Until Harleigh Rose showed up in a record store wearing a kid-sized AC/DC shirt and listening to Johnny Cash as if he spoke directly to her through the record player. It wasn’t until I saw her plight, saw how unromantic the reality of their situation with their drug addict mother was, and how deeply wonderful she and her brother were as people that I began to reconsider how my system was programmed.

That I began to hack my Danner influenced mind and started to go from my traditional idea of good to one that was bad.

Therein lay the irony, because the more ‘corrupt’ I was in my father’s own contemptible eyes, the stronger I felt, coated in titanium conviction and brassy with confidence in my own grey shaded principles.

Who would have ever guessed that a cop playing a biker to take down an MC would become seduced by the very lifestyle he was supposed to condemn?

I loved the freedom of the oceanside wind against my chest as I soared over the road straddling a metal beast that felt like one of my mustang horses, feeling the wildness of her in the vibration beneath my ass, in the weight of her power under my gloved hands.

Riding a bike never failed to make me hard as steel because it reminded me of the way Harleigh Rose would feel when I finally fucked her. All that power and untamed beauty required skilled hands and a firm touch to keep under control. I was Dominant, so both were exactly the kind of challenge I relished.
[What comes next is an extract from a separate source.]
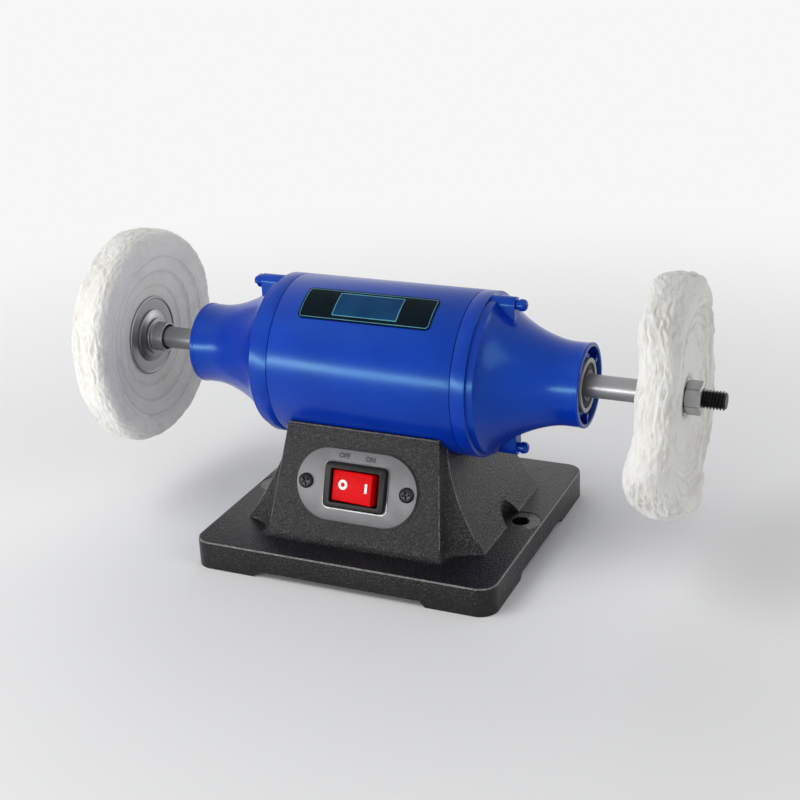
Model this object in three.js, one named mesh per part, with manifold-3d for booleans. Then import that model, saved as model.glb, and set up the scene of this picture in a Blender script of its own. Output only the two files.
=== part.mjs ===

I focused on the road again when Wrath dropped his speed to slide into formation beside me where I rode gunner in our six man convoy up the Sea to Sky Highway. I looked over at him at the same time my phone rang in my leather cut.

“Yeah?” I answered over the Bluetooth in my helmet.

“You stick with me and keep your trap shut as in don’t repeat a fuckin’ word of what’s goin’ to go down tonight. You get me?” Wrath’s low rumble sounded over the speaker.

Curveball.

Interesting.

I’d been trying to evaluate whether or not Wrath Marsden could be turned into a confidential informant two out of the three years I’d been working undercover for the MC.

He’d never given me any indication he could be turned away from Reaper and Grease. Ever.

Until now.

I wondered how much that had to do with his new relationship with Harleigh Rose and rage burned in my gut like one too many shots of whiskey. It was hypocritical as shit, considering I was technically dating two women, one as a cop and one as a biker.

It was only Harleigh Rose I wanted with every multifaceted part of me. As a man elementally, powerfully could want a woman, to cherish her, guard her and plant his babies in her.

She hadn’t mentioned Laken or Diana Casey with me though and I had the feeling that they didn’t matter to her. She was just that sure of herself, of the effect she had on me, and she wasn’t wrong.

I obsessed with dominating every inch of her life. I wanted to bend her with my hands, break her into beautiful pieces with my cock and then glue her back together with my mouth. Cut through the thicket of dangerous thorns surrounding her gorgeous, one-of-a-kind heart, so that I could hold the tender, fragile bud in my hand and watch it grow. Dominate her mind, body and soul until every molecule of her person was imprinted with my name.

I wasn’t sure when it had happened, when I’d tipped over from a familial protector into the more dangerous role of forbidden lover, but it could have been the night she spied on me jacking off when she was sixteen. It was as if a flip switched in my bestial brain, and she was suddenly a woman, ripe with curves and sultry with sexual intent aimed at me.

I’d honed my moral code against the corruption of my father’s greed-driven influence and against the thugs I’d taken down for petty crimes that led to despicable consequences yet it still wasn’t strong enough to stand up to the allure of a teenage Harleigh Rose with all that streaky hair.

I thought of that hair now, as it had looked drying over my pillow, how it felt between my fingers as I combed through it while she slept, and I hoped like hell that she could find it in herself to forgive me for raiding her club’s cargo tonight.